In his view, the RN vote is not surprising, but the logical outcome of changes in French society. He points to the role played by the explosion in petty crime and everyday insecurity, and by immigration, which is hitting hard at those who, in their everyday life, no longer recognise their street or small town. In the figures, “yesterday’s ceilings have become today’s floors,” he explains, focusing on “the three ‘i’s: insecurity, immigration, and inflation.” Taking emblematic places such as Crépol—the small town in the Drôme which saw the murder of a young man named Thomas following a ball a few months ago—as an example,Fourquet points out that the RN there went from 23% in 2019 to 46% at the last European elections.
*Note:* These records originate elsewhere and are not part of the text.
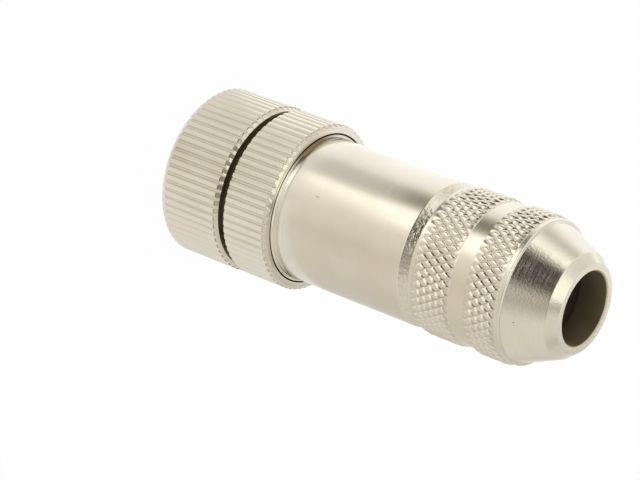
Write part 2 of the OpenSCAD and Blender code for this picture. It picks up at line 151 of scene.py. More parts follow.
# Rows up the outside of a knurled disc, from its front face to its rear face
def knurlRows(look, z0, z1, depths):
    radius, front, rear, edge = look["radius"], look["frontBreak"], look["rearBreak"], look["edge"]
    start, end, guard = knurlEdge["start"], knurlEdge["end"], knurlEdge["guard"]
    wall = radius - look["depth"] * depths
    inFront = np.minimum(wall, radius - front)
    frontZ = np.maximum(z0, z0 + front - (radius - wall))
    rearZ = z1 - rear + (radius - wall)
    foot = wall - look["step"] * (1 - depths)
    footZ = z1 - rear + (radius - foot)
    level = np.ones(len(depths))
    return [
        [inFront - edge, level * z0],
        [inFront, level * z0 + edge * start],
        [wall - edge * start, frontZ + edge * start],
        [wall, frontZ + edge * end],
        [wall, frontZ + edge * guard],
        [wall, rearZ - edge * guard],
        [wall, rearZ - edge],
        [wall - edge * knurlEdge["cornerIn"], rearZ - edge * knurlEdge["cornerDown"]],
        [foot, footZ - look["step"] * (1 - depths) * knurlEdge["footSlope"]],
        [level * (radius - rear + edge * knurlEdge["rim"]), level * (z1 - edge * knurlEdge["rim"])],
        [level * (radius - rear - edge), level * z1],
    ]


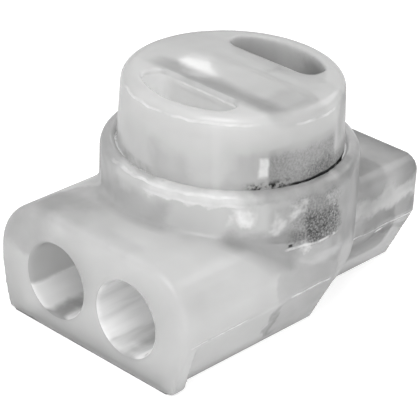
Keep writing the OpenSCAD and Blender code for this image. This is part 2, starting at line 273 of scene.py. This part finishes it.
# The cap's top, by x and y: painted shade along the contact's upper edge behind the front recess, its turn
# at the right, and a faint shade on the bar between the recesses
TOP_DARK = [
    Patch((-1.7, 2.4), (-1.3, -1.0), (0.9, 0.45), 0.6, (-0.2, 0.5), 0.3),
    Patch((2.2, 2.8), (-1.1, 0.0), (0.5, 0.6), 0.6, (-0.2, 0.5), 0.15),
    Patch((-3.0, 3.0), (-1.4, 1.4), (0.6, 0.3), 0.5, (-0.5, 0.5), 0.07),
]
# Painted highlights on the edges of the bar between the recesses, by x and y
TOP_BRIGHT = [
    Patch((-1.3, 1.3), (1.45, 1.5), (0.3, 0.05), 1.0, (0.1, 0.6), 0.5),
    Patch((-1.3, 1.3), (-1.5, -1.46), (0.3, 0.04), 1.0, (0.3, 0.6), 0.2),
]
# A painted highlight at the left-hand end of the front recess, and painted light on its pale floor, by x and
# y
RECESS_BRIGHT = [
    Patch((-1.75, -1.6), (-2.6, -1.5), (0.5, 0.25), 0.8, (0.0, 0.6), 0.5),
    Patch((-1.6, 1.8), (-2.8, -1.5), (0.6, 0.2), 0.8, (0.0, 0.8), 0.3),
]


def make_camera():
    azimuth, elevation, roll = np.radians([CAMERA_AZIMUTH, CAMERA_ELEVATION, CAMERA_ROLL])
    back = Vector((
        np.sin(azimuth) * np.cos(elevation),
        -np.cos(azimuth) * np.cos(elevation),
        np.sin(elevation),
    ))
    level = Vector((np.cos(azimuth), np.sin(azimuth), 0))
    upright = back.cross(level)
    right = np.cos(roll) * level + np.sin(roll) * upright
    up = -np.sin(roll) * level + np.cos(roll) * upright
    place = Vector((0, 0, CAMERA_AIM_Z))
    place += CAMERA_SHIFT_RIGHT * level + CAMERA_SHIFT_UP * upright + CAMERA_DISTANCE * back
    data = bpy.data.cameras.new("camera")
    data.sensor_width = SENSOR
    data.lens = CAMERA_LENS
    data.clip_start = 1 * MM
    data.clip_end = 2
    camera = bpy.data.objects.new("camera", data)
    bpy.context.scene.collection.objects.link(camera)
    turn = Matrix((right, up, back)).transposed()
    camera.matrix_world = Matrix.Translation(place * MM) @ turn.to_4x4()
    bpy.context.scene.camera = camera


def make_lamps():
    """Soft rectangular lamps, all aimed at the middle of the object."""
    middle = (cad_box[0] + cad_box[1]) / 2
    for name, values in LAMPS.items():
        data = bpy.data.lights.new(name, "AREA")
        data.shape = "RECTANGLE"
        data.size = values.width
        data.size_y = values.height
        data.energy = values.power
        lamp = bpy.data.objects.new(name, data)
        bpy.context.scene.collection.objects.link(lamp)
        direction = Vector(values.direction).normalized()
        lamp.location = middle + direction * values.distance
        lamp.rotation_mode = "QUATERNION"
        lamp.rotation_quaternion = direction.to_track_quat("Z", "Y")
        lamp.visible_transmission = False


def grey(value):
    """The colour whose red, green and blue are all the value."""
    return (value, value, value)


def node(tree, kind, **inputs):
    """A new shader node with the given plain input values."""
    made = tree.nodes.new(kind)
    for name, value in inputs.items():
        made.inputs[name.replace("_", " ")].default_value = value
    return made


def feed(tree, socket, value):
    """Gives an input socket a plain value, or links it to another node's output."""
    if isinstance(value, bpy.types.NodeSocket):
        tree.links.new(value, socket)
    else:
        socket.default_value = value


def combined(tree, operation, *values):
    """Numbers through a math node."""
    made = tree.nodes.new("ShaderNodeMath")
    made.operation = operation
    for socket, value in zip(made.inputs, values):
        feed(tree, socket, value)
    return made.outputs[0]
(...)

This is a trend that will be very difficult to reverse.
The Elabe polling institute—,a competitor of IFOP—reached similar conclusions. Bernard Sananès, president of Elabe, stresses the importance of a vote “of anger on the subjects of purchasing power, security and immigration,” to which is added a vote “anti-elite, anti-system, with a large number of voters who say to themselves ‘this time we can really disrupt the political system.’” His institute estimates that the RN and its allies could win between 260 and 295 seats.